Obama's economic reforms are of a different veins than Clintons'. He aims at tax rebates and low income consumers as well as small business; Hillary Clinton aims at tax cuts and targets business and the middle class. Rebates are to me more sensible, and Obama's plans seem to fit in more with protecting consumers and competition than with strengthening American business abroad. His faith in a gently guided free market is reassuring, and his universal healthcare proposal seems to me to be better for both business and consumers, as it offers more than a consolidation of plans, a menu, and a buy-in to a national system.

Likewise, in education Obama hits upon the better points of Clinton's plan and offers more meaningful solution.

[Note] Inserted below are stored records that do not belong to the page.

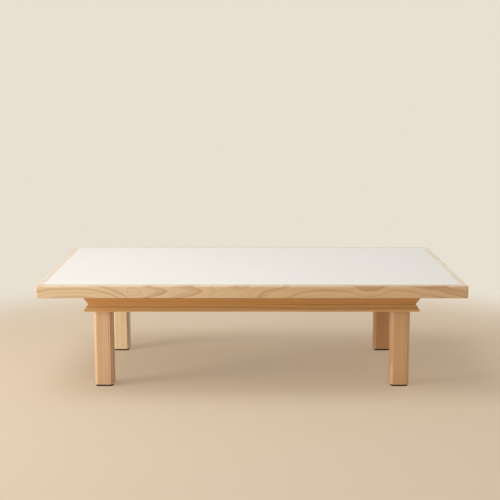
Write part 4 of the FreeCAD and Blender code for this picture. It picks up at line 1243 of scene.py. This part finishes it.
    def pins(self) -> Shape:
        """Round-ended pins in the inlet's recess.

        Returns:
            All three.
        """
        low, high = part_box("inlet_pins")
        length, radius, edge = high.y - low.y, (high.z - low.z) / 2, self.pin_edge
        nose = [(radius * share, length - back) for share, back in self.pin_nose]
        pin = Shape().turned([(0, 0), (radius - edge, 0), (radius, edge), *nose, (0, length)], sides=20)
        return Shape().add(pin, *(pointing((x, low.y, (low.z + high.z) / 2), (0, 1, 0))
                                  for x in self.pin_places))


@dataclass
class Fan:
    """The fan and its shaft, which turn about Z. Lengths in metres, pitch and twist in degrees."""

    base: float = 0.286
    hub_radius: float = 0.012
    hub_height: float = 0.014
    hub_nose: Points = ((0.55, 0.0), (0.86, 0.0009), (1.0, 0.0032))
    hub_wall: float = 0.0018
    hub_hollow: float = 0.6
    sleeve: float = 0.0050
    sleeve_end: float = 0.0046
    bore: float = 0.00205
    blades: int = 5
    reach: float = 0.043
    root: float = 0.92
    thickness: float = 0.0013
    pitch: float = 40.0
    twist: float = 17.0
    root_half_chord: float = 0.0085
    widening: float = 0.0045
    camber: float = 0.0014
    round_from: float = 0.7
    rounding: tuple[float, float] = (0.07, 0.16)
    shaft_edge: float = 0.0004

    def build(self) -> None:
        """Makes the fan and its shaft."""
        self.impeller().piece("twisted_blade_fan", FAN_PLASTIC, "fan_impeller", Body.FAN)
        low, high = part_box("fan_shaft")
        length, radius, edge = high.z - low.z, (high.x - low.x) / 2, self.shaft_edge
        shaft = Shape().turned([(0, 0), (radius - edge, 0), (radius, edge), (radius, length - edge),
                                (radius - edge, length), (0, length)], sides=20)
        shaft.moved(Matrix.Translation((0, 0, low.z)))
        shaft.piece("chamfered_fan_shaft", ZINC, "fan_shaft", Body.FAN)

    def impeller(self) -> Shape:
        """A hub with a rounded nose and twisted blades round it.

        Returns:
            Its shape.
        """
        radius, height, bore = self.hub_radius, self.hub_height, self.bore
        nose = [(radius * share, level) for share, level in self.hub_nose]
        inner, hollow = radius - self.hub_wall, height * self.hub_hollow
        whole = Shape().turned([(bore, 0), *nose, (radius, height), (inner, height), (inner, hollow),
                                (self.sleeve, hollow), (self.sleeve_end, height), (bore, height), (bore, 0)],
                               sides=30)
        whole.add(self.blade(), *(Matrix.Rotation(FULL_TURN * number / self.blades, 4, "Z")
                                  for number in range(self.blades)))
        return whole.moved(Matrix.Translation((0, 0, self.base)))

    def blade(self) -> Shape:
        """One blade: steep and narrow at the hub, flatter and wide at its tip.

        Returns:
            Its shape.
        """
        shape = Shape()
        bmesh.ops.create_grid(shape.mesh, x_segments=10, y_segments=8, size=1.0)
        root = self.hub_radius * self.root
        for point in shape.mesh.verts:
            out, chord = (point.co.x + 1) / 2, point.co.y
            distance = root + out * (self.reach - root) * (1 - self.rounding[0] * chord * chord * out)
            pitch = math.radians(self.pitch - self.twist * out)
            narrow = 1 - self.rounding[1] * max(0.0, out - self.round_from) / (1 - self.round_from)
            half = (self.root_half_chord + self.widening * out) * narrow
            camber = self.camber * (1 - chord * chord)
            angle = chord * half * math.cos(pitch) / distance
            point.co = Vector((distance * math.cos(angle), distance * math.sin(angle),
                               self.hub_height / 2 + chord * half * math.sin(pitch) + camber))
        bmesh.ops.recalc_face_normals(shape.mesh, faces=shape.mesh.faces)
        bmesh.ops.solidify(shape.mesh, geom=list(shape.mesh.faces), thickness=self.thickness)
        return shape.mended()


# The studio


@dataclass(frozen=True)
class Lamp:
    """A soft square lamp. Lengths in metres, power in watts."""

    name: str
    place: tuple[float, float, float]
    target: tuple[float, float, float]
    size: float
    power: float
    colour: Colour

    def build(self) -> None:
        """Hangs the lamp and turns it to its target."""
        data = bpy.data.lights.new(self.name, "AREA")
        data.size, data.energy, data.color = self.size, self.power, self.colour
        lamp = bpy.data.objects.new(self.name, data)
        lamp.location = self.place
        lamp.rotation_euler = (Vector(self.target) - Vector(self.place)).to_track_quat("-Z", "Y").to_euler()
        bpy.context.scene.collection.objects.link(lamp)


@dataclass
class Studio:
    """A pale floor, soft lamps and the camera. Lengths in metres."""

    lens: float = 80.11
    sensor: float = 36.0
    camera_place: tuple[float, float, float] = (-0.0069, -4.235, 1.1062)
    pitch: float = 8.733
    floor_radius: float = 14.0
    fade_centre: tuple[float, float, float] = (0.0, -0.5, 0.0)
    fade: tuple[float, float] = (1.35, 2.4)
    floor_colour: Colour = srgb(226, 211, 189)
    floor_drift: float = 0.96
    # Painted light: the colour of a glow, seen only by the camera, that lifts the floor's shadow near the
    # table, and how strong it is
    floor_shadow_glow: Colour = srgb(216, 190, 158)
    haze: float = 0.4
    background: Colour = srgb(232, 224, 208)
    horizon: Colour = (0.96, 0.945, 0.925)
    zenith: Colour = (0.26, 0.257, 0.253)
    lamps: tuple[Lamp, ...] = (
        Lamp("window_light", (-3.5, -1.45, 0.78), (0, 0.05, 0.25), 1.4, 91.0, (1.0, 0.975, 0.945)),
        Lamp("overhead_light", (-1.3, -0.6, 3.5), (0, 0, 0.3), 2.6, 60.0, (1.0, 0.99, 0.98)))

    def build(self) -> None:
        """Makes the floor, the world, the lamps and the camera."""
        self.floor()
        self.world()
        for lamp in self.lamps:
            lamp.build()
        self.camera()
        bpy.context.scene.view_settings.view_transform = "Standard"

    def floor(self) -> None:
        """A wide pale disc that melts into the background far from the table."""
        mesh = bpy.data.meshes.new("floor")
        disc = bmesh.new()
        bmesh.ops.create_circle(disc, cap_ends=True, radius=self.floor_radius, segments=96)
        disc.to_mesh(mesh)
        disc.free()
        mesh.materials.append(self.floor_material())
        floor = bpy.data.objects.new("floor", mesh)
        bpy.context.scene.collection.objects.link(floor)

    def floor_material(self) -> bpy.types.Material:
        """Pale matt floor: its haze, a glow of painted light that only the camera sees, lifts its shadow a
        little; far out the background takes over for the camera, and from below it isn't seen.

        Returns:
            The material.
        """
        tree = Tree.of_material("pale_floor")
        place = tree.place()
        drifted = tuple(part * self.floor_drift for part in self.floor_colour)
        colour = tree.mix(tree.noise(place, 1.3) * 0.25, self.floor_colour, drifted)
        ground = tree.node("ShaderNodeBsdfDiffuse", {}, {"Color": colour})
        away = tree.node("ShaderNodeVectorMath", {"operation": "DISTANCE"},
                         {0: place, 1: self.fade_centre}, 1)
        # Near the table the camera sees some painted light, a glow that lifts the shadow; far out it sees the
        # background
        far = away.step(*self.fade)
        tint = tree.mix(far, self.floor_shadow_glow, self.background)
        glow = tree.node("ShaderNodeEmission", {}, {"Color": tint, "Strength": 1.0})
        seen = tree.node("ShaderNodeLightPath")
        factor = (far * (1.0 - self.haze) + self.haze) * seen
        shown = tree.node("ShaderNodeMixShader", {}, {0: factor, 1: ground, 2: glow})
        clear = tree.node("ShaderNodeBsdfTransparent")
        below = tree.node("ShaderNodeNewGeometry").other("Backfacing")
        tree.end(tree.node("ShaderNodeMixShader", {}, {0: below * seen, 1: shown, 2: clear}))
        return tree.material

    def world(self) -> None:
        """Light from all round, strongest low down; the camera and reflections see the pale background."""
        world = bpy.data.worlds.new("studio")
        bpy.context.scene.world = world
        tree = Tree(world, "ShaderNodeOutputWorld")
        height = tree.node("ShaderNodeSeparateXYZ", {}, {0: tree.node("ShaderNodeTexCoord")}, 2)
        colour = tree.mix(height, self.horizon, self.zenith)
        light = tree.node("ShaderNodeBackground", {}, {"Color": colour, "Strength": 1.0})
        shown = tree.node("ShaderNodeBackground", {}, {"Color": self.background, "Strength": 1.0})
        path = tree.node("ShaderNodeLightPath")
        seen = path + path.other("Is Glossy Ray") + path.other("Is Transmission Ray")
        tree.end(tree.node("ShaderNodeMixShader", {}, {0: seen, 1: light, 2: shown}))

    def camera(self) -> None:
        """The camera, a little above the table and in front of it."""
        data = bpy.data.cameras.new("camera")
        data.lens, data.sensor_width = self.lens, self.sensor
        camera = bpy.data.objects.new("camera", data)
        camera.location = self.camera_place
        camera.rotation_euler = (math.radians(90 - self.pitch), 0, 0)
        bpy.context.scene.collection.objects.link(camera)
        bpy.context.scene.camera = camera


def main() -> None:
    """Builds the table's looks and the studio, in order."""
    logging.basicConfig(level=logging.INFO, format="%(message)s")
    for assembly in (Tabletop(), Underframe(), Heater(), Fan(), Studio()):
        LOG.info("building %s", type(assembly).__name__)
        assembly.build()


if __name__ == "__main__":
    main()
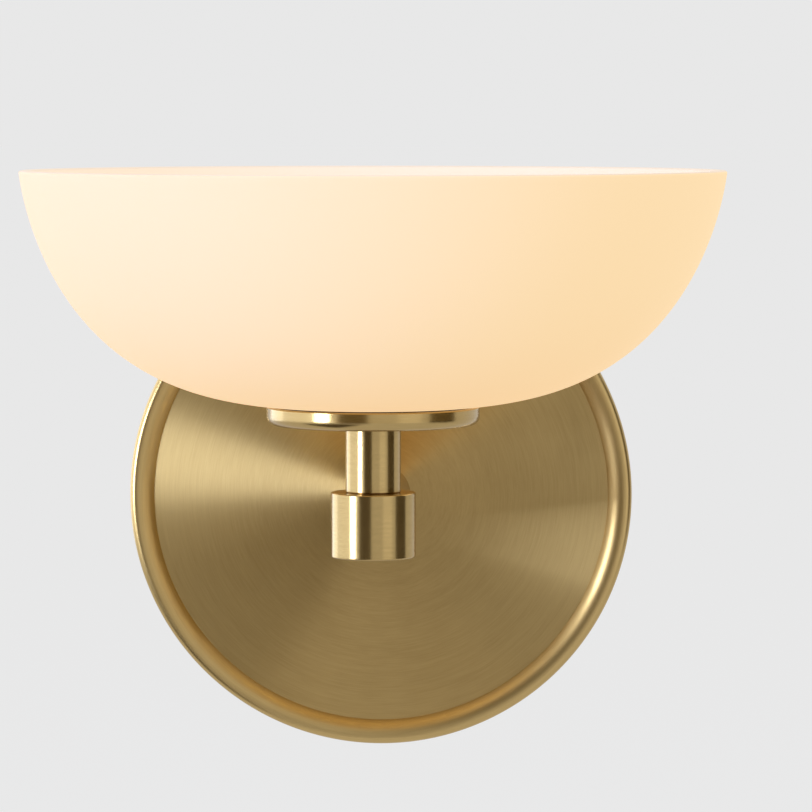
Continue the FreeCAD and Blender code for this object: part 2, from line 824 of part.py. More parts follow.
os.makedirs("parts", exist_ok=True)
for node, shape in pieces.items():
    shape.exportStep("parts/" + node + ".step")
print(len(pieces), "pieces, rim", round(rim_height, 2), "mm above the arm's axis")
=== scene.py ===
"""Finishes and studio for an uplighter wall sconce, laid out as an add-on."""

import math

import bpy
import numpy as np
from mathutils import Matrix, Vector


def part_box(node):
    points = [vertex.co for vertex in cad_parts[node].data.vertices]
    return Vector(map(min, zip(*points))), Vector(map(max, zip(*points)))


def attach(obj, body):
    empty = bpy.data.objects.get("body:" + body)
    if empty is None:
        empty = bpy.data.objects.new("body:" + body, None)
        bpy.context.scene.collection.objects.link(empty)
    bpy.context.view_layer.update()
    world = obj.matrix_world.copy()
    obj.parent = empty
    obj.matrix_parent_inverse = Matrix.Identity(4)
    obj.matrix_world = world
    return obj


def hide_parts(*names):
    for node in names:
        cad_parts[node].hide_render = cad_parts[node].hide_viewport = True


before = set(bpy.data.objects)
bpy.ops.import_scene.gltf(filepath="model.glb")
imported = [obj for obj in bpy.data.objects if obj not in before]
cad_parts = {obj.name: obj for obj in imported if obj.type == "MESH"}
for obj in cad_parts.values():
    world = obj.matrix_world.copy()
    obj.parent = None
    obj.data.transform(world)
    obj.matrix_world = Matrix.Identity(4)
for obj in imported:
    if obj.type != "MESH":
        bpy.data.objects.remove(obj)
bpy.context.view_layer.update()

bl_info = {
    "name": "Uplighter Wall Sconce",
    "version": (1, 0, 0),
    "blender": (4, 5, 0),
    "location": "3D View > Sidebar > Sconce",
    "description": "Opal bowl, brushed brass and fittings of a wall uplighter",
    "category": "Object",
}

MM = 0.001
GLASS_LOW, GLASS_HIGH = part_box("glass_shade")
BOWL_AXIS = ((GLASS_LOW[0] + GLASS_HIGH[0]) / 2, (GLASS_LOW[1] + GLASS_HIGH[1]) / 2)
LAMP_AIM = np.array([BOWL_AXIS[0], BOWL_AXIS[1] * 0.7, 0.0])  # on the arm, under the bowl's rear
THREAD_DEPTH = 0.55     # depth of a screw thread, in pitches
AXIS_GAP = 0.02 * MM    # radius left open on the axis where a turned form closes


# ---- settings a user would change -------------------------------------------------------------

class SconceBowl(bpy.types.PropertyGroup):
    """Form of the glass bowl."""

    wall: bpy.props.FloatProperty(
        name="Wall", description="Thickness of the glass", default=3.0 * MM, unit="LENGTH")
    lean: bpy.props.FloatProperty(
        name="Lean", description="How far the form's own top lies above the rim",
        default=7.3 * MM, unit="LENGTH")
    depth: bpy.props.FloatProperty(
        name="Depth", description="Rim to the bottom of the full form",
        default=55.7 * MM, unit="LENGTH")
    side_power: bpy.props.FloatProperty(
        name="Side power", description="Roundness of the side", default=3.23)
    foot_power: bpy.props.FloatProperty(
        name="Foot power", description="Roundness of the foot", default=1.806)
    seat: bpy.props.FloatProperty(
        name="Seat", description="Radius of the ground flat seat", default=25.0 * MM,
        unit="LENGTH")
    lip: bpy.props.FloatProperty(
        name="Lip", description="Rounding of the rim's two edges", default=0.6 * MM,
        unit="LENGTH")
    hole: bpy.props.FloatProperty(
        name="Hole", description="Radius of the hole in the foot", default=14.6 * MM,
        unit="LENGTH")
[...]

A complete blow-by-blow will be terribly redundant, so that last issue worth commenting upon is technology. Hillary Clinton "talks about the internet on her website like she's explaining it to an octogenarian on the campaign trail". Barack Obama incorporates the internet into many of his other plans, has a tremendous and well-written section on technology, and "he gets technology, and he gets the internet, and he would make sane and sensible polices regarding the internet and technology while protecting freedom of speech and the consumer". He incorporates brilliant uses on the internet into his ethics reform, fixes problems others have had (searchable date versus pdfs), and just feels like an appropriate candidate for the year 2008. This section, more than anything else, cements my trust in Barack Obama.

He is not an ideal candidate, and he is not an ideal candidate in my foremost area of concern, but he is a genuinely good candidate, and it is exciting to have the possibility to support and maybe even elect a candidate, backed by a major party, who I want more for his own strengths than for fear of the other guy. It is incredible to have a candidate like this, and to have one who understands the internet, and who trusts the American voter with making government more responsible, provided the information they need is made accessible. He will put up bills on the white house website for 5 days before signing them, giving time for feedback and reaction (and in this internet age, that is an entirely reasonable amount of time). I would trust a government with Barack Obama at its head.

If my opinion means anything to you in determining how you vote, I urge you to support Barack Obama as well.

1 comment:

Christine Robinson said...

I hope you make your presidential run closer to '24 than '50 so I can vote for you!